The “what” is very clear. We killed God. Remember St. Luke’s story of the Prodigal Son and the rich dad? When the young boy went to his father and asked for his share of the inheritance, wasn’t he actually wishing his sire was dead? When Adam and Eve turned their backs on the only requirement God gave them to remain in Paradise and become god-like, weren’t they doing something like that? Well, we, in the person of Jewish and Roman authorities, killed God, Jesus, the only-begotten Son of the Father. And it’s my responsibility and yours. He had emptied Himself of His divine glory and power and prerogatives, become human with all our weaknesses except sin, did nothing but good for us, and we beat and whipped and humiliated Him and nailed Him to a cross. And His response, we know from St. Luke, was to forgive us, because we didn’t know what we were doing. But we also intuit that He would have forgiven us even if we knew exactly what we were doing.
What’s the answer to the question, “why”? We know too well why we choose sin over obedience in our lives. God gave us a world of beauty, truth and goodness. But we abuse the gift. He gave us the goods of the earth to enjoy and use, but we can’t get enough of them to satisfy us. Only union with Our Lord will truly satisfy us. So we accumulate, and even lie and cheat and steal to get more and more. God gave us the gift of our sexuality, to seek out and love our complement, woman for man and man for woman. To marry and unite and bear and educate children in love. The most intense human pleasure and joy of human life comes with that gift. But we abuse the gift, seeking the pleasure without marriage, or outside marriage, and cheating spouse and children of our full humanity. So many good gifts so often abused. So we killed God and hoped to eliminate our consciences. But we eventually pay the price for that abuse, first in our spiritual health, then in our social life and physical and mental sanity. God will not be mocked.
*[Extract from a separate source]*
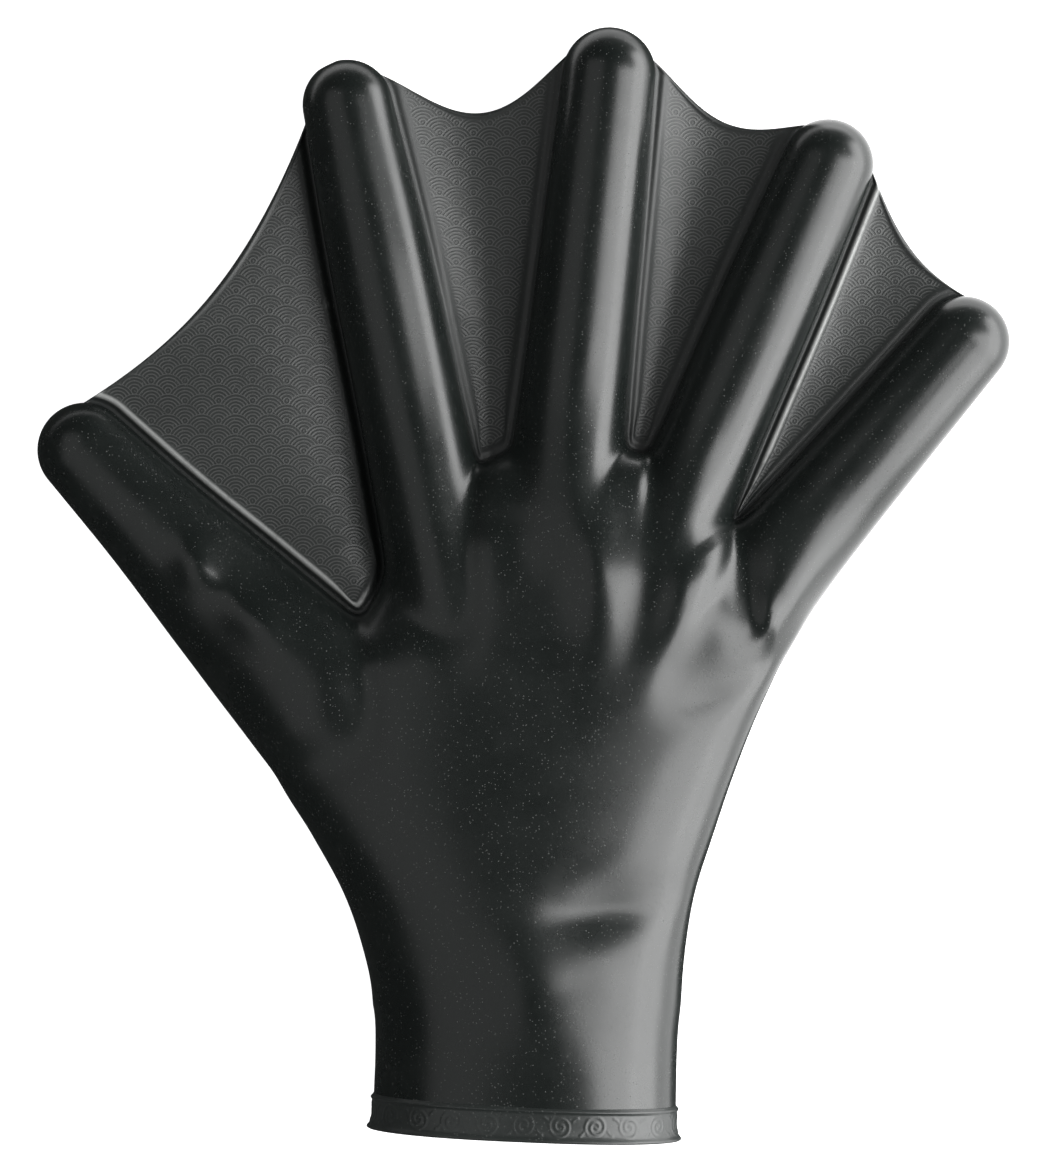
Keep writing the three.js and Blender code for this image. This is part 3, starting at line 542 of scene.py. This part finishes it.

Because the “who” is not just the God who created us. He also is the Father who longs to change us, forgive us, sanctify us and bring us into the community of the Church. He could easily in His supreme power just dusted off His hands and left us to die and spend all eternity in His absence. But His goodness, His love would not permit Him to abandon us in our sin and misery. He calls us today to a simple act of repentance. As you gathered here you spent time recalling sins you may have committed, negligences, injustices, foolishness, abuses. Look to Him in your heart now and tell Him of your sorrow. He went to the cross to pay the price of our cowardice and heartlessness. He paid the price with the last drops of the blood and water in His heart. Turn to Him and this week confess sin, ask forgiveness, give thanks that even when we give up, Our Lord refuses to follow our bad example.